WORK TO DO -
Reproduce each line bearing the word "type".

DATA SEGMENT -
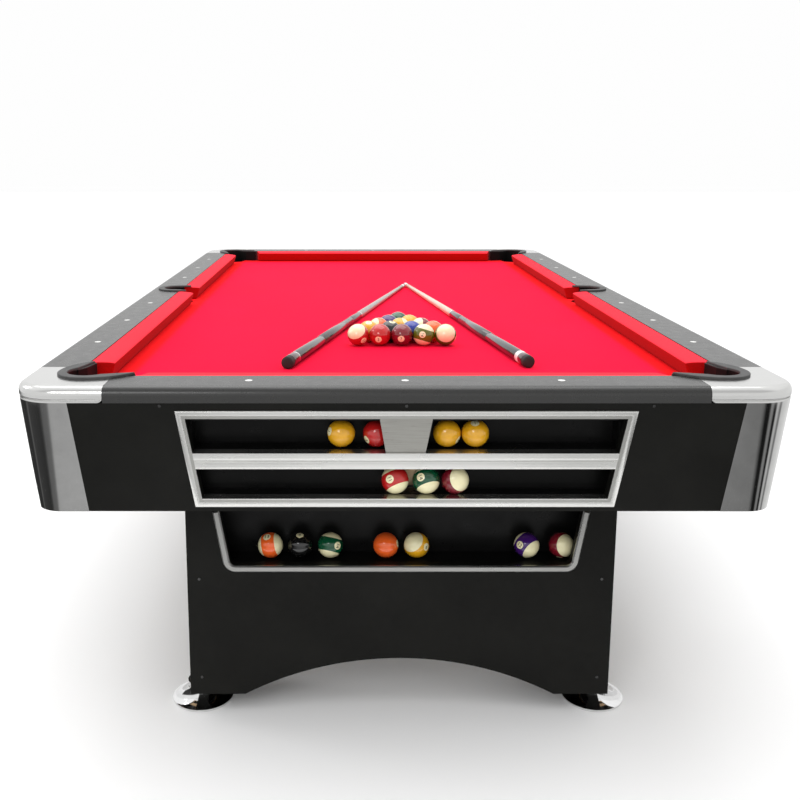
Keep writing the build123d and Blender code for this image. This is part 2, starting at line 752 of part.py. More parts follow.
def make_feet():
    top, seat = PED_BOTTOM - 0.8, 20.0
    with BuildPart() as foot:
        with BuildSketch(Plane.XZ):
            with BuildLine():
                Polyline((0, seat), (0, 0), (FOOT_R - 3, 0), (FOOT_R, 3), (FOOT_R, 7))
                RadiusArc((FOOT_R, 7), (34, 33), 44)
                Polyline((34, 33), (34, top), (STUD_R + 0.1, top), (STUD_R + 0.1, seat), (0, seat))
            make_face()
        revolve(axis=Axis.Z)
    with BuildPart() as stud:
        with BuildSketch(Plane.XY.offset(seat + 0.2)):
            Circle(STUD_R)
        extrude(amount=STUD_TOP - seat - 2)
        chamfer(stud.faces().sort_by(Axis.Z)[-1].edges(), 1.5)
    for part, name in ((foot.part, "leveller"), (stud.part, "leveller_stud")):
        save_four(part.moved(Location((-FOOT_X, FOOT_Y, 0))), name)


# ---- balls and cues, loose on the table ----
def balls(centres, floor, y=-TRAY_BACK - BALL_R - 1):
    """Balls that stand on a shelf, at these places across it."""
    with BuildPart() as made:
        with Locations(*[(x, y, floor + BALL_LIFT) for x in centres]):
            Sphere(BALL_R)
    return made.part


def cue(butt, heading):
    """A tapered cue, lying with its full length on the cloth."""
    length, butt_r, tip_r = 1474.0, 15.0, 6.5
    heading = math.radians(heading)
    along = (math.cos(heading) * length, math.sin(heading) * length, tip_r - butt_r)
    plane = Plane(origin=(*butt, CLOTH_Z + butt_r + 0.3), z_dir=along)
    with BuildPart() as made:
        with BuildSketch(plane):
            Circle(butt_r)
        with BuildSketch(plane.offset(length)):
            Circle(tip_r)
        loft()
    return made.part


def make_loose():
    with BuildPart() as upper:
        add(balls((-130, -57, 86, 144), SHELF_HIGH))
        add(balls((-19, 45, 105), WINDOW_LOW))
    save(upper.part, "upper_window_balls")
    lower = balls((-291, -224, -156, -31, 38, 286, 364), LOWER_FLOOR, PED_FACE + 48)
    save(lower, "lower_window_balls")

    pitch = 2 * BALL_R + 0.3
    apex_x, apex_y = 25.0, -HALF_L + 849
    spots = [
        (apex_x + (k - row / 2) * pitch, apex_y - row * pitch * math.sqrt(3) / 2,
         CLOTH_Z + BALL_LIFT)
        for row in range(5) for k in range(row + 1)
    ]
    with BuildPart() as rack:
        with Locations(*spots):
            Sphere(BALL_R)
    save(rack.part, "racked_balls")
    save(cue((-259, -HALF_L + 362), 76.2), "cue_left")
    save(cue((309, -HALF_L + 373), 98.1), "cue_right")


make_bed()
make_rails()
make_cushions()
make_castings()
make_liners()
make_cabinet()
make_return()
make_window()
make_pedestals()
make_screws()
make_feet()
make_loose()
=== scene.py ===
import bpy
import bmesh
import json
import math
from mathutils import Matrix, Vector, noise

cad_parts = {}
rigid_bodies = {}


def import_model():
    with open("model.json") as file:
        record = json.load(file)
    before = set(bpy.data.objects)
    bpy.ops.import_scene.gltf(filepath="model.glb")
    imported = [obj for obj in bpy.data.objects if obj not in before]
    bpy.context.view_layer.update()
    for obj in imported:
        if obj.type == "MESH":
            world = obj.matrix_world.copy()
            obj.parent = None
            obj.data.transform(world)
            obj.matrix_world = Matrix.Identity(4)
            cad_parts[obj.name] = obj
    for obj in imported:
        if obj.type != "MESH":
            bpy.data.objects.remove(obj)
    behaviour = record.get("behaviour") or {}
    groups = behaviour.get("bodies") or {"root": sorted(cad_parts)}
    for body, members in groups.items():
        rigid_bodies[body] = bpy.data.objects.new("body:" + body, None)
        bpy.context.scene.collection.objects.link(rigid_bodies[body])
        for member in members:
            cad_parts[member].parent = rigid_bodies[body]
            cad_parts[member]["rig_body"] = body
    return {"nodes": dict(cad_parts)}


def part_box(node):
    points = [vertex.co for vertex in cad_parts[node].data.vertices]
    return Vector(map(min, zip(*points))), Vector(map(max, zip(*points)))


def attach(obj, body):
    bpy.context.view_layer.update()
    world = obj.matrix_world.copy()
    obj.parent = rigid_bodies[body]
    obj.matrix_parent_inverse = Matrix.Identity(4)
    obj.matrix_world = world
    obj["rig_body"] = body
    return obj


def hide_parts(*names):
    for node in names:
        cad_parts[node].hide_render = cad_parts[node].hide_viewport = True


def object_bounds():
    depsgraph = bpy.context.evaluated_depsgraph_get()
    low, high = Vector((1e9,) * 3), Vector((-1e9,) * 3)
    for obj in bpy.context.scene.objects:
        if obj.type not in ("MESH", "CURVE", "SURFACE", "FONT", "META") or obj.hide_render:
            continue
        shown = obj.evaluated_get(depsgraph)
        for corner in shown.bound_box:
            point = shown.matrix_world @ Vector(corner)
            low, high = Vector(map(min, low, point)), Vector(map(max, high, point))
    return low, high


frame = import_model()
cad_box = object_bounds()
NODES = frame["nodes"]
MM = 0.001


# ---- where things are, from the CAD ----
RAIL_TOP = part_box("side_rail_left")[1].z
APRON_LO, APRON_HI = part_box("cabinet_end_foot")
CLOTH_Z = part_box("bed_cloth")[1].z
APRON_LOW_Y = min(
    v.co.y for v in NODES["cabinet_end_foot"].data.vertices if v.co.z < APRON_LO.z + 0.001
)
SLANT = math.atan((APRON_LOW_Y - APRON_LO.y) / (APRON_HI.z - APRON_LO.z))


def apron_y(z):
    """Y of the foot apron's outer face at height z."""
    return APRON_LO.y + (APRON_HI.z - z) * math.tan(SLANT)


def islands(node):
    """The middle of each loose part of a CAD node, such as each ball of a rack, left to right."""
    made = bmesh.new()
    made.from_mesh(NODES[node].data)
    bmesh.ops.remove_doubles(made, verts=made.verts, dist=1e-6)
    left, middles = set(made.verts), []
    while left:
        group, edge = set(), [left.pop()]
        while edge:
            v = edge.pop()
            group.add(v)
            near = [e.other_vert(v) for e in v.link_edges]
            edge += [n for n in near if n in left]
            left -= set(near)
        lo = [min(v.co[i] for v in group) for i in range(3)]
        hi = [max(v.co[i] for v in group) for i in range(3)]
        middles.append(Vector([(a + b) / 2 for a, b in zip(lo, hi)]))
    made.free()
    return sorted(middles, key=lambda p: (round(p.x, 4), round(p.y, 4), p.z))


# ---- materials ----
def node(tree, kind, **inputs):
    made = tree.nodes.new(kind)
    for key, value in inputs.items():
        if key in made.inputs:
            made.inputs[key].default_value = value
        else:
            setattr(made, key, value)
    return made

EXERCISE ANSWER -
        if obj.type == "MESH":
        if obj.type != "MESH":
        if obj.type not in ("MESH", "CURVE", "SURFACE", "FONT", "META") or obj.hide_render:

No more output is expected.